[start]

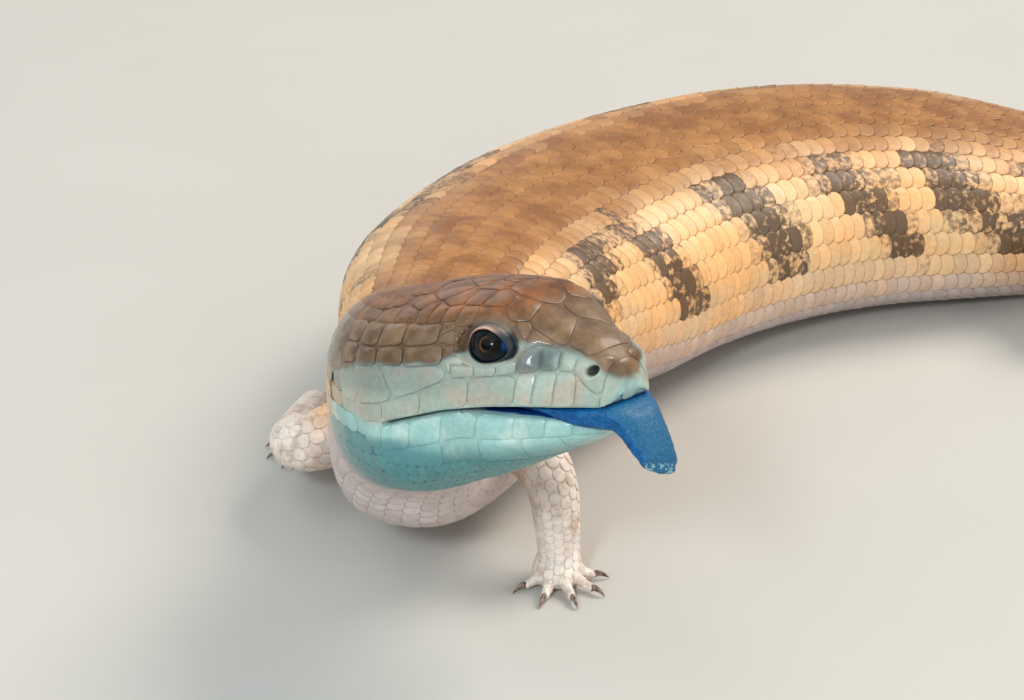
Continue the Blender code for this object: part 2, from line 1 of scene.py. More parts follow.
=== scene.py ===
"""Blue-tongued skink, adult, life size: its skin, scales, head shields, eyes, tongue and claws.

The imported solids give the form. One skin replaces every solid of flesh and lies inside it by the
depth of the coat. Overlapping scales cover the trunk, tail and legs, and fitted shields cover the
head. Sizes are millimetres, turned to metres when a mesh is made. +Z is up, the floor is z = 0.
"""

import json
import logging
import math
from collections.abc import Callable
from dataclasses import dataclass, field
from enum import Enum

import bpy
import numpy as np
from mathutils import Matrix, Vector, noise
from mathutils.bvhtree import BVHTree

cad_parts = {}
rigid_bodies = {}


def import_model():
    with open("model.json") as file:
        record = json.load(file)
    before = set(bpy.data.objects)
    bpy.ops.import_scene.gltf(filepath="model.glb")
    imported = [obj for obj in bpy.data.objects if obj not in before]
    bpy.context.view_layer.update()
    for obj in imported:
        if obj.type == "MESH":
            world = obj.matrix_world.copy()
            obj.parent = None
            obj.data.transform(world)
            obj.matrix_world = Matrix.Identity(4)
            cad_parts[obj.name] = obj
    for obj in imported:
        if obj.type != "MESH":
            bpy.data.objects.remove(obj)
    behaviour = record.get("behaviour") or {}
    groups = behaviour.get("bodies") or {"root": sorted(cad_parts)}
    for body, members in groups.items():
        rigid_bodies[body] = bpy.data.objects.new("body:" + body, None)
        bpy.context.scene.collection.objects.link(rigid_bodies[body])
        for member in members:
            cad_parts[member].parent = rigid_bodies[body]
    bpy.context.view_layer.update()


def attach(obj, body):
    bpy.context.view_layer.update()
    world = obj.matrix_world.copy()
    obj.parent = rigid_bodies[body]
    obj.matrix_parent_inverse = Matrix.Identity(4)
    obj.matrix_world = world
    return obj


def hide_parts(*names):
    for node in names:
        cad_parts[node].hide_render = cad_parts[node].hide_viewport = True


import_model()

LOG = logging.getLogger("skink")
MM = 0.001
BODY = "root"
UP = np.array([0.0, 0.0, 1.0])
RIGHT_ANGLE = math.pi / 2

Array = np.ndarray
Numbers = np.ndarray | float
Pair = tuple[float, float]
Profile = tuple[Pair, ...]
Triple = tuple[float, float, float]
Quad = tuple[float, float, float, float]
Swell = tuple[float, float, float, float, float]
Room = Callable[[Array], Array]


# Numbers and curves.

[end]
[start]

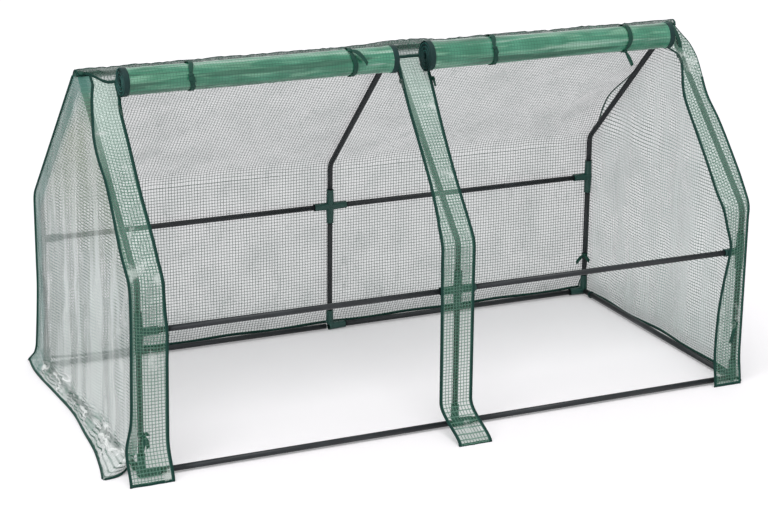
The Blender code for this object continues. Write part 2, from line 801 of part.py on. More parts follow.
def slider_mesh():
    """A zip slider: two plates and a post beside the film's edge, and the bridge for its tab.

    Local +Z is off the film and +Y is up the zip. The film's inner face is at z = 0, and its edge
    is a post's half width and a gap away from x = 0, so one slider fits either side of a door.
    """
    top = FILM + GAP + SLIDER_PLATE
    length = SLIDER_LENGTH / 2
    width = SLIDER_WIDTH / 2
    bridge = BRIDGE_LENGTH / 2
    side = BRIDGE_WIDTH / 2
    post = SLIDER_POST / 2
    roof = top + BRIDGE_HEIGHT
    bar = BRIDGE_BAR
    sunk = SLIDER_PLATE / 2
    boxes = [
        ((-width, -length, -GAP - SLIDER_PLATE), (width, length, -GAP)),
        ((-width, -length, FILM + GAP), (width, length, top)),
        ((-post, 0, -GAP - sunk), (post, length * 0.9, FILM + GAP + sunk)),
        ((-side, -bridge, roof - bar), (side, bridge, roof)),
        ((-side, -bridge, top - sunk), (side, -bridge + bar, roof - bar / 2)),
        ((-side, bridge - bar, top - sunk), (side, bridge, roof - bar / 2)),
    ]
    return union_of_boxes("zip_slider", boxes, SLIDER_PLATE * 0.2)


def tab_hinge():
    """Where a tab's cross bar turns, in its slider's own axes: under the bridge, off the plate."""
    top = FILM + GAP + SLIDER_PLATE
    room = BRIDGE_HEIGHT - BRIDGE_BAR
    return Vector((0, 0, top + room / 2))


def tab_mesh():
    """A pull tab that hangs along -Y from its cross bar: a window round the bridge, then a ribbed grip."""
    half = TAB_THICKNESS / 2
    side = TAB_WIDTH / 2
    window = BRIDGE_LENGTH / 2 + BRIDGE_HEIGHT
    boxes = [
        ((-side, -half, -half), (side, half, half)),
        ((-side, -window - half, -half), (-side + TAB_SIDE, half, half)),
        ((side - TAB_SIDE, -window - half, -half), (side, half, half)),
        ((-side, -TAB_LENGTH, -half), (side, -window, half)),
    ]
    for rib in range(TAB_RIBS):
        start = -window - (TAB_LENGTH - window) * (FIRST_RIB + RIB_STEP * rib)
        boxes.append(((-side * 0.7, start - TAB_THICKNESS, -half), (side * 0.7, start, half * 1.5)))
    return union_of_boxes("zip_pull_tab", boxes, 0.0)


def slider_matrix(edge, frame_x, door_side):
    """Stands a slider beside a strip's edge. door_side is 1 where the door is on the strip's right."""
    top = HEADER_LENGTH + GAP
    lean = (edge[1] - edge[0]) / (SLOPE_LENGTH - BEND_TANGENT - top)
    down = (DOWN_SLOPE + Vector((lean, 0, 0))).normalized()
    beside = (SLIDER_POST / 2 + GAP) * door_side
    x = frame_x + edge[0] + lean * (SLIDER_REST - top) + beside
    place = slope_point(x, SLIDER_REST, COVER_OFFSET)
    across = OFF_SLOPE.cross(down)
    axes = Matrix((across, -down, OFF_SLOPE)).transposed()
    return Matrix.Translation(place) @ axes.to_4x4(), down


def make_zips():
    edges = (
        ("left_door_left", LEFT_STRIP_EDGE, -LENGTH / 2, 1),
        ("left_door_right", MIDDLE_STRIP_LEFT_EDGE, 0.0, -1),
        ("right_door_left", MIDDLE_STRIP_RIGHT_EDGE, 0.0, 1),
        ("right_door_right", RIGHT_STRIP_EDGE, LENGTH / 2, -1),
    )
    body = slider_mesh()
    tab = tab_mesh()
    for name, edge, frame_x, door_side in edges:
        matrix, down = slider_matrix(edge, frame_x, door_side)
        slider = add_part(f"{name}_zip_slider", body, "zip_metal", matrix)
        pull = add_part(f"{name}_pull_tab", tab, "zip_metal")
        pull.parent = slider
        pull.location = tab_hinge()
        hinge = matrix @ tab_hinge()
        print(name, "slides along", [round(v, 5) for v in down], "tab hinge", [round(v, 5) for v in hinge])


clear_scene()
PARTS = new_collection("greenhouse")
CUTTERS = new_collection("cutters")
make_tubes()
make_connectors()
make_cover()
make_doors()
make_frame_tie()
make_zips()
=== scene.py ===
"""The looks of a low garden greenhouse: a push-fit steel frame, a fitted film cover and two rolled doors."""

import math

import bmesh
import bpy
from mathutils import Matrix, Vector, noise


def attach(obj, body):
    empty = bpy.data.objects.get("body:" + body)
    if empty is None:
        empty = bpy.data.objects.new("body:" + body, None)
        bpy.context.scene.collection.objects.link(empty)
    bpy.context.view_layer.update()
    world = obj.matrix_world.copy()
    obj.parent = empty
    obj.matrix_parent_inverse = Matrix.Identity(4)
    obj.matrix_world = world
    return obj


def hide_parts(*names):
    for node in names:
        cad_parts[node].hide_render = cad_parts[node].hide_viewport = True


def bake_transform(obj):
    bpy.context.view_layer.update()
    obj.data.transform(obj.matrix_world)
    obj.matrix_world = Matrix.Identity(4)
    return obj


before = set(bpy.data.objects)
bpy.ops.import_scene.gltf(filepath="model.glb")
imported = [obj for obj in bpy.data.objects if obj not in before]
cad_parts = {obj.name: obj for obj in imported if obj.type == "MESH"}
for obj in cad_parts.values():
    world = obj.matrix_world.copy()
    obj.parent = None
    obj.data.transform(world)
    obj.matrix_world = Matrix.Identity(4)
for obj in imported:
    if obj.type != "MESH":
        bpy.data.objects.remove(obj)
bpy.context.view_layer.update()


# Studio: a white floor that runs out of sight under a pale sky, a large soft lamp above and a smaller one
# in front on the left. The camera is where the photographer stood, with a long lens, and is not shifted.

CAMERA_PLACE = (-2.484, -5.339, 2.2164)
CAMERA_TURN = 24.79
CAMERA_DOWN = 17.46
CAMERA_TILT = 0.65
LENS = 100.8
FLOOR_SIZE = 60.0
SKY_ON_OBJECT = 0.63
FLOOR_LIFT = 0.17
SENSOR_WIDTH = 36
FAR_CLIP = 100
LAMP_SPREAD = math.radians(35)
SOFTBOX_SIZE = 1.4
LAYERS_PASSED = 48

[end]
[start]

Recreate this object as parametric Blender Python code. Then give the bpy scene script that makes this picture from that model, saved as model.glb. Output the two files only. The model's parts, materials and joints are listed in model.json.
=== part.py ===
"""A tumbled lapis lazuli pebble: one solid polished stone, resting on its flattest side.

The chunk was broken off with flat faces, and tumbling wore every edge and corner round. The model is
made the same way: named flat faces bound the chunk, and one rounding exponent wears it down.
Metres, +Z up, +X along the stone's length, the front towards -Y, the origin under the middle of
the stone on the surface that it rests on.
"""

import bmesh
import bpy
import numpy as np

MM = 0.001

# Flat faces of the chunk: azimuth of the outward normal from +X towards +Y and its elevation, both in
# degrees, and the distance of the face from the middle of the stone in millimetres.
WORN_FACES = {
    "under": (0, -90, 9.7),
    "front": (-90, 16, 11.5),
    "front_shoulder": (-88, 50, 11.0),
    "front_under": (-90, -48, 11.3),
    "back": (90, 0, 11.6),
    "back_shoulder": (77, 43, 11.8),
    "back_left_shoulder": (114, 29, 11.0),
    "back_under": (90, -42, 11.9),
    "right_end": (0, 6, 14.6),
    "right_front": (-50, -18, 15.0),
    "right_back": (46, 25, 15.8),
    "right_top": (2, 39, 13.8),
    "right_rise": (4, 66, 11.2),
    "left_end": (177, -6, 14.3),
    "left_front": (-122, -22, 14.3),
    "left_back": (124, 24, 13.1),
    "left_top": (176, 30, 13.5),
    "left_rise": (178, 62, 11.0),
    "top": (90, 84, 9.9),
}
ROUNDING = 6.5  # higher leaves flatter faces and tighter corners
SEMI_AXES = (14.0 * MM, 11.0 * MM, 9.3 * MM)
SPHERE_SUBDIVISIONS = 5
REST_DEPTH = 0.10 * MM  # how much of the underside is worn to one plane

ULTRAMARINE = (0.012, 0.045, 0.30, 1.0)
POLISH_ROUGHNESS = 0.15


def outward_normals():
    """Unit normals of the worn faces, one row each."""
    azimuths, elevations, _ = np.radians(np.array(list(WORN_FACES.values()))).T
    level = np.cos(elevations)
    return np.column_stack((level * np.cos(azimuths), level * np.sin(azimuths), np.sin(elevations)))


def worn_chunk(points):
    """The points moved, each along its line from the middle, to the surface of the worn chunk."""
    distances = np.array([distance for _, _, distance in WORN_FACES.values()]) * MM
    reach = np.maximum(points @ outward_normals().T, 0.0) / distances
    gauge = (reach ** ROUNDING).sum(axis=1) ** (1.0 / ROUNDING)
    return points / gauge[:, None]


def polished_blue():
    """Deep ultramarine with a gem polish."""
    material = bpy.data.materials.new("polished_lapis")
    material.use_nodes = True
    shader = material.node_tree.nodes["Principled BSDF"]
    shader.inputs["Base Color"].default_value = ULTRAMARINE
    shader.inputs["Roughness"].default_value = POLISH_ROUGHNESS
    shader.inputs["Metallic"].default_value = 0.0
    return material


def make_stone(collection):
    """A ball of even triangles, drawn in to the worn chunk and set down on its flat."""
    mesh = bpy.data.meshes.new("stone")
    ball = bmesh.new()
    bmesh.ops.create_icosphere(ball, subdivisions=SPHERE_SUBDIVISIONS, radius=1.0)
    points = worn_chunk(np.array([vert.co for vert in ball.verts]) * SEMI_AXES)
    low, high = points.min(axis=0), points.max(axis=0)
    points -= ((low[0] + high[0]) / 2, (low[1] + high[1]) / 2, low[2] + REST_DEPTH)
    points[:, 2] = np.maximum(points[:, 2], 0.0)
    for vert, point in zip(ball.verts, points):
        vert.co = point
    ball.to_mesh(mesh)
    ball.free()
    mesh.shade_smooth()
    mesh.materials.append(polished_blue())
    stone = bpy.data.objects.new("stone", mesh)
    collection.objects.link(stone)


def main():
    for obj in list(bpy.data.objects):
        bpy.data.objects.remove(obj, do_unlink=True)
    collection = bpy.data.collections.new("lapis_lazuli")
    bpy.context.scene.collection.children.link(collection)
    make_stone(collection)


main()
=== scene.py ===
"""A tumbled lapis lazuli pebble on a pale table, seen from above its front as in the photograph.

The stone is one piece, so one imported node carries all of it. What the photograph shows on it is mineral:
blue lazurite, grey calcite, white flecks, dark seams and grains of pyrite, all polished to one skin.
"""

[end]

■ Prompt
Give only a number: how many lines of the data hold the string "members"?

■ Response to the task
2